Doubtless the image of Elvis in this movie is uncharitable, though by no means excessively derogatory. And naturally, this movie invites comparison to Baz Luhrman’s glamourous unexpected Awards-contending monstrosity from last year, which did present a highly positive depiction of the legendary singer -a tragic figure to that films’ lens, brought down by his overbearing manager. This movie is on the whole much better -even as it lacks the propulsive style and energy of the other, employed more compellingly there than Coppola’s minimalism is here; but Priscilla doesn’t wholly contradict Elvis. In fact, together the films present an interesting picture of how controlling personalities beget one another: the Colonel’s abuse of Elvis manifests in Elvis’s abuse of Priscilla.
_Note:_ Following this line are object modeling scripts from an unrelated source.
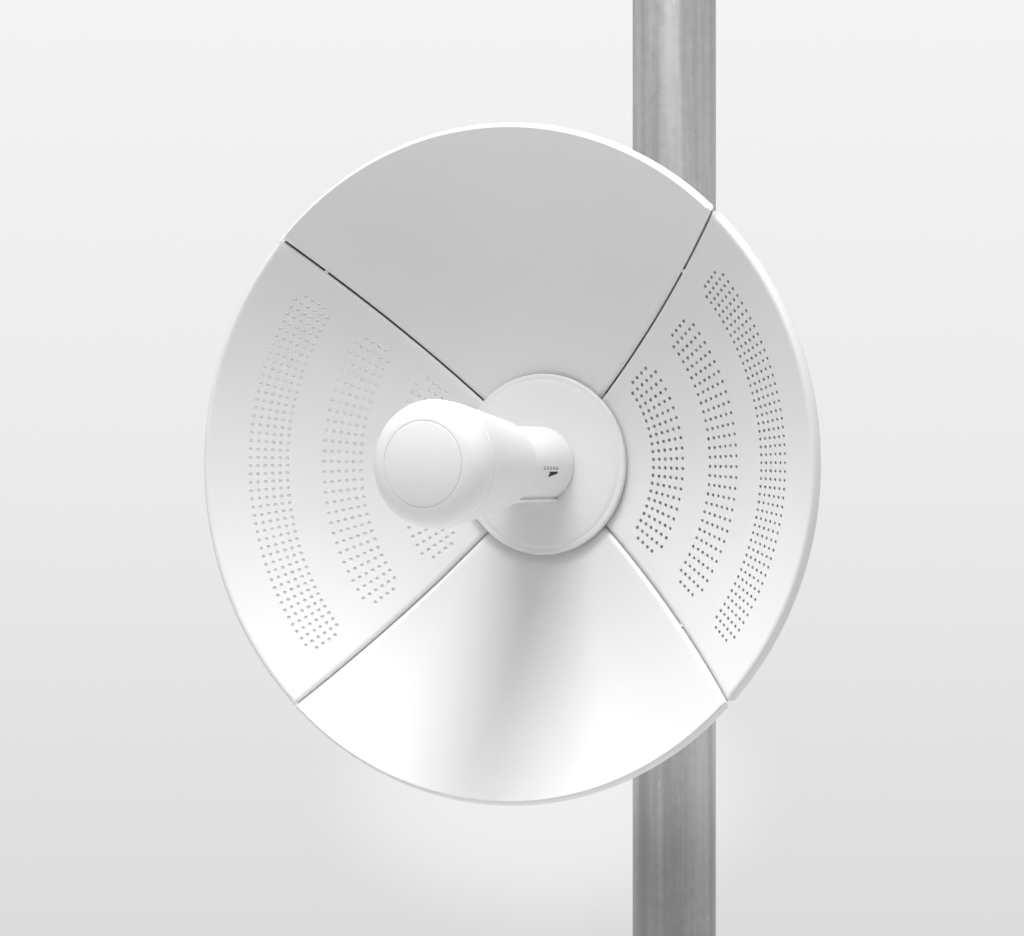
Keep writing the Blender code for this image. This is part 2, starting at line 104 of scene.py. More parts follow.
# Bands of holes: first ring, ring pitch, angle between rows and number of rows.
HOLE_BANDS = (
    (0.08205, 0.004862, radians(3.6885), 21),
    (0.12960, 0.004620, radians(2.6783), 29),
    (0.17500, 0.004340, radians(1.6706), 47),
)
RINGS_IN_BAND = 6
BAND_MIDDLES = {
    "panel_right": (radians(2.10), radians(2.01), radians(1.93)),
    "panel_left": (radians(182.0), radians(182.0), radians(181.97)),
}

# The share of its radius that a hole loses through the sheet, the depth of its sloping lip, and the length of
# the pin that cuts it, in thicknesses of the sheet.
HOLE_NARROWING = 0.50
HOLE_LIP = 0.00045
PIN_REACH = 1.4

# Painted shade on the walls of the holes and in the seams: where it lies in the holes, as radii and as the
# squared slope of the bands' ends, how much of it lies on the left and in the lower seams, and how dark it
# is.
HOLE_START = 0.078
HOLE_REACH = 0.200
HOLE_SPREAD = 0.76
LEFT_HOLE_SHADE = 0.19
UPPER_LEFT_HOLE_SHADE = 0.0
LOWER_SEAM_SHADE = 0.38
HOLE_SHADE = 0.40
SEAM_SHADE = 0.28

# Strips behind the seams and the ones with a groove; small tabs in the seams, each with its seam and radius,
# and how deep and how large a tab is from its front to its back; and pairs of screws along the strips.
STRIP_WIDTH = 0.016
STRIP_THICKNESS = 0.0025
STRIP_NEAR = PANEL_THICKNESS + 0.0004
STRIP_INNER_RADIUS = 0.0600
STRIP_OUTER_RADIUS = 0.2195
STRIP_TIP = 0.003
STRIP_SLACK = 0.0002
STRIP_EDGE = 0.0005
STRIP_END_STEPS = 5
STRIP_STEPS = 24
STRIP_RIB_RISE = 0.0008
STRIP_RIB_HALF = 0.0016
GROOVED_STRIPS = (1, 2)
GROOVE_DEPTH = 0.0019
GROOVE_HALF = 0.0024
GROOVE_MOUTH_HALF = 0.0030
SEAM_TABS = ((0, 0.1727), (1, 0.1905), (3, 0.1547))
TAB_HALF_LENGTH = 0.0012
TAB_HALF_WIDTH = 0.0009
TAB_CORNER = 0.0004
TAB_LEVELS = ((0.0008, 0.7), (0.0010, 1.0), (0.0023, 1.0))
STRIP_SCREW_PAIRS = 4
STRIP_SCREW_START = 0.084
STRIP_SCREW_PITCH = 0.036
STRIP_SCREW_ASIDE = 0.0052
SCREW_SIDES = 12

# Hub.
PLATE_RADIUS = 0.0612
PLATE_FLAT_RADIUS = 0.030
PLATE_FOOT_RADIUS = 0.0525
PLATE_STEPS = 8
PLATE_SIDES = 144
HOUSING_FLANGE_RADIUS = 0.064
HOUSING_RADIUS = 0.047
HOUSING_BACK = -0.0484
HOUSING_NEAR = PANEL_THICKNESS + 0.0006
HOUSING_ROUND = 0.0012
RIB_TOP_DROP = 0.0145
RIB_FOOT_RISE = 0.0045
RIB_HALF = 0.0009
RIB_PROUD = 0.0016
RIB_ROOT = 0.001
RIB_TAPER = 0.0012
RIB_LEAN = 0.002
HOUSING_SCREWS = 8
HOUSING_SCREW_CIRCLE = 0.0580
HOUSING_SCREW_DROP = 0.0068
HOUSING_SCREW_LEAN = radians(-17)

# Feed, along the dish's axis from its vertex.
SEAT_GAP = 0.0003
TUBE_RADIUS = 0.0254
TUBE_FLAT = 0.0225
TUBE_START = PLATE_CROWN + SEAT_GAP
TUBE_END = 0.0740
TUBE_POINTS = 90
BULB_COLLAR_RADIUS = 0.0258
BULB_NECK = 0.0840
BULB_NECK_RADIUS = 0.0300
BULB_BREAK = 0.1570
BULB_BREAK_RADIUS = 0.0404
BULB_SEAM = 0.1715
BULB_SEAM_RADIUS = 0.0416
BULB_SOFTNESS = 0.004
BULB_STEPS = 6
CAP_WIDEST = 0.1735
CAP_RADIUS = 0.0417
CAP_ROUND = 0.0173
DOME_POINTS = 26
RING_RADIUS = 0.0274
RING_WIDTH = 0.0009
RING_DEPTH = 0.0030
RING_GROOVE = 0.0012
DISC_RISE = 0.0034
DISC_SLACK = 0.00012
DISC_STEPS = 12
FRONT_SOFTNESS = 0.0007
COVER_WIDTH = 0.027
COVER_THICKNESS = 0.0034
COVER_SEAT = 0.0004
COVER_LEAN = 0.0016
COVER_EDGE = 0.0005
RIDGE_COUNT = 5
RIDGE_PITCH = 0.0022
RIDGE_START = 0.006
RIDGE_INSET = 0.004
LENS_LENGTH = 0.0027
LENS_WIDTH = 0.0014
LENS_PITCH = 0.0049
LENS_MIDDLE = 0.0503
LENS_ANGLE = radians(-5.9)
LENS_COUNT = 5
RING_LINE = 0.00035
MARK_ANGLES = (radians(-11.2), radians(-19.9))
MARK_START = 0.0390
MARK_END = 0.0512
MARK_SLANT = 0.0010
MARK_STEPS = 6
ROUND_SIDES = 112

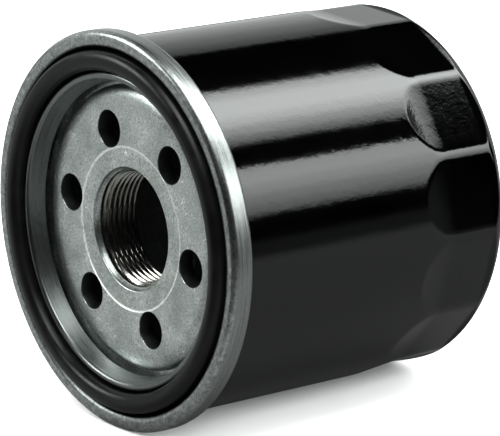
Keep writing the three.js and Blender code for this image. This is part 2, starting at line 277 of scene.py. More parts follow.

But again, this isn’t Elvis’s story -and Coppola honours Priscilla and the complex nature of her situation as best she can. However you feel about the authenticity of her account -and I’m inclined to take her word- there’s a visceral emotional honesty at play, informed by a deep understanding of the psyche and confusion of a girl thrust uncomfortably into the limelight at the whim of patriarchal forces beyond her control. Again, it’s a movie Coppola was particularly well-suited for, and it’s maybe her best in years.